REQUIRED TASK: Of the lines in the data below, count the ones holding the string "Blender", and answer with that number only.

# Start of EXCERPTED DATA

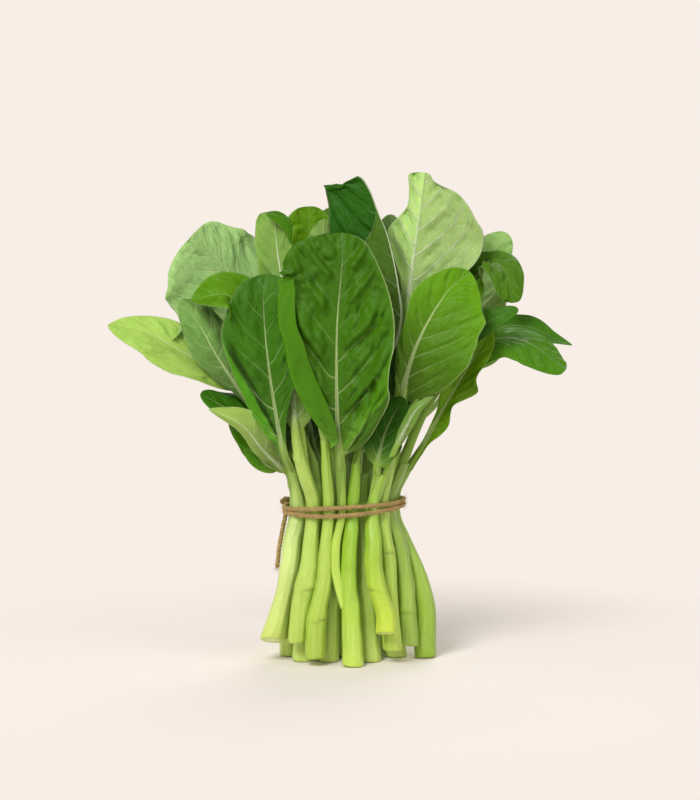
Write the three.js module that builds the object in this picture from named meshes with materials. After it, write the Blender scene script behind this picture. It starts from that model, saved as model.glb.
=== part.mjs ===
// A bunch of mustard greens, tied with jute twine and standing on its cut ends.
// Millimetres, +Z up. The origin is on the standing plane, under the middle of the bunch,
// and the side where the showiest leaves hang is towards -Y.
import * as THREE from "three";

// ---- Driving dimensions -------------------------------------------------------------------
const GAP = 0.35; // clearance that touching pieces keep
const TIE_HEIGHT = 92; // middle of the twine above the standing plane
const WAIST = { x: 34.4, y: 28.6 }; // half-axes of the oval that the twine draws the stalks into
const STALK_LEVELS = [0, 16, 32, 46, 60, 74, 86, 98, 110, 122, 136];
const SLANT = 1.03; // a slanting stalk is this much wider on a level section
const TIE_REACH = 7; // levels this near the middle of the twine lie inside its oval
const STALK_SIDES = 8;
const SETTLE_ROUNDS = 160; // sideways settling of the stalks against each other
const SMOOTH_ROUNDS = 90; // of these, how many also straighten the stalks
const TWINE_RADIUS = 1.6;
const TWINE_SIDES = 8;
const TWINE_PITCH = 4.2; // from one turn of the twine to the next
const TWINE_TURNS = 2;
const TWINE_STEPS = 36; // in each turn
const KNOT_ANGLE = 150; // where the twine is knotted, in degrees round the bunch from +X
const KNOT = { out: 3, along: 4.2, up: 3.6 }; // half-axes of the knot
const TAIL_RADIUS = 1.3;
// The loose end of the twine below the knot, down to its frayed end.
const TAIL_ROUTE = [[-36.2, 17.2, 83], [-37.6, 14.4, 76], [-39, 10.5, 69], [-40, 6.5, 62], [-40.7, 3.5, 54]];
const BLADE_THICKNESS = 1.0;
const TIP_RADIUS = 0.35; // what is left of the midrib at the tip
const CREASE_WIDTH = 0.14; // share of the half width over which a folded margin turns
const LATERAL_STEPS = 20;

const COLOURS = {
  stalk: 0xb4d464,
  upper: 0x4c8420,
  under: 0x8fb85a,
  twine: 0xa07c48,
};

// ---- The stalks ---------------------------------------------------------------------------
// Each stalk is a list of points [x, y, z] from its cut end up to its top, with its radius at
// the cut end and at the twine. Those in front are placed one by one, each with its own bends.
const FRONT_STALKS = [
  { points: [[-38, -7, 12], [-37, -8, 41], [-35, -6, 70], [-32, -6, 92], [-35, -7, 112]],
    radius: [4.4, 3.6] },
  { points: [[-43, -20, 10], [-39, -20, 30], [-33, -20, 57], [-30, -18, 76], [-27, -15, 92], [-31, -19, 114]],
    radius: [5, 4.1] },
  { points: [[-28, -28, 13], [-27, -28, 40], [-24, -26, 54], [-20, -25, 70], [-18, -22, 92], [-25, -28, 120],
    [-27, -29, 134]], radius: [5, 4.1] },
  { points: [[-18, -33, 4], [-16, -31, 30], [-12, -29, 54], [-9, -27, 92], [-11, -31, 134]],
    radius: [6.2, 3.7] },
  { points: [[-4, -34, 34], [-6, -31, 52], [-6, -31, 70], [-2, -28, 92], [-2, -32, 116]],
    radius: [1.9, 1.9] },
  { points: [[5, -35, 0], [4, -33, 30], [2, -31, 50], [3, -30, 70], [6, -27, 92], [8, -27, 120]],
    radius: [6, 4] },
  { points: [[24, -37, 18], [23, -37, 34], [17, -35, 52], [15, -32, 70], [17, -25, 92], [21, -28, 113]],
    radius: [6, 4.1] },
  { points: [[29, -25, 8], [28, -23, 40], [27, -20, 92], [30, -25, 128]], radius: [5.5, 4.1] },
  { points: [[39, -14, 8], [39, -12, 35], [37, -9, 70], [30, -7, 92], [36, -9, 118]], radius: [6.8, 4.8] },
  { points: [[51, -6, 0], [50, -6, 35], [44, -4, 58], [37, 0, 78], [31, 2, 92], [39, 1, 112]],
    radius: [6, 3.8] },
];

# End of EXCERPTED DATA
# Start of EXCERPTED DATA

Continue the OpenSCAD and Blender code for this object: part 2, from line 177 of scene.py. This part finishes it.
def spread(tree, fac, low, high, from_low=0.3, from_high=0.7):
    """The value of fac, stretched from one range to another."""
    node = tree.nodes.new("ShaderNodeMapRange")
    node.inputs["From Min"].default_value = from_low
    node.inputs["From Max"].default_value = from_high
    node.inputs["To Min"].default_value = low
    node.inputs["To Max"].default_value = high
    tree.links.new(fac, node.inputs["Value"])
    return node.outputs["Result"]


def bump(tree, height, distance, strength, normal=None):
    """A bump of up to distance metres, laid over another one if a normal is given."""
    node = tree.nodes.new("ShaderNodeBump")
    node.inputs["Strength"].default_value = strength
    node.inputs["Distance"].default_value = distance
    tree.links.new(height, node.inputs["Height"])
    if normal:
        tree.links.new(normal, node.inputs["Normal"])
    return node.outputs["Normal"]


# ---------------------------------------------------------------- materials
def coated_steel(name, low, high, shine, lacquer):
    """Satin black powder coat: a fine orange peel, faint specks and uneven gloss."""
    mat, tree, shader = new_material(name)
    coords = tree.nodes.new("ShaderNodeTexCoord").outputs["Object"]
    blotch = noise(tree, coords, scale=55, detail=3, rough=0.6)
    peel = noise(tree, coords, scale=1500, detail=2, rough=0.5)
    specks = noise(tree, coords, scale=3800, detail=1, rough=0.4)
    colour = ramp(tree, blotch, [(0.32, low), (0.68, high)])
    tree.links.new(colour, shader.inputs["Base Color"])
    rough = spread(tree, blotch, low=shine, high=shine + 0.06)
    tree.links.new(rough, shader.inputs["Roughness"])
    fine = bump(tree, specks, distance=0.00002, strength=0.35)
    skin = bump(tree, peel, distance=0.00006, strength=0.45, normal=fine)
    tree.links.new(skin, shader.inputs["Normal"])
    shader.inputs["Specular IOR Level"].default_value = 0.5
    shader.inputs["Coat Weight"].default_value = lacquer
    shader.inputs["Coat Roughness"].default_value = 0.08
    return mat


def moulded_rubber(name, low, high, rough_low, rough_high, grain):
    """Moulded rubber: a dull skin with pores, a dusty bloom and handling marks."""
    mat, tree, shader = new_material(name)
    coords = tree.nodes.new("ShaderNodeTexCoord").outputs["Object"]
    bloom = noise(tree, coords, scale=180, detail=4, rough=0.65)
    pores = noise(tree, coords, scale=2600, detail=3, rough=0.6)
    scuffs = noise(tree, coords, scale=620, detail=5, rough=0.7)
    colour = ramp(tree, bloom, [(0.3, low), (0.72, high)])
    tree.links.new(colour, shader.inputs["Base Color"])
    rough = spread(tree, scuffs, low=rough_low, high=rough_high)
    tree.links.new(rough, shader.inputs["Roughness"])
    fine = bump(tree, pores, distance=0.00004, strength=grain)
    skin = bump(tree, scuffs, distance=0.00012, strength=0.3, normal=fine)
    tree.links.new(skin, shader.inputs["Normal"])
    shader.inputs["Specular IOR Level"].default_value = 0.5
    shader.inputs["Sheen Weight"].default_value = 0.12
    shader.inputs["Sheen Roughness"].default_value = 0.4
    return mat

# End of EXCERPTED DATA

FINAL RESULT: 2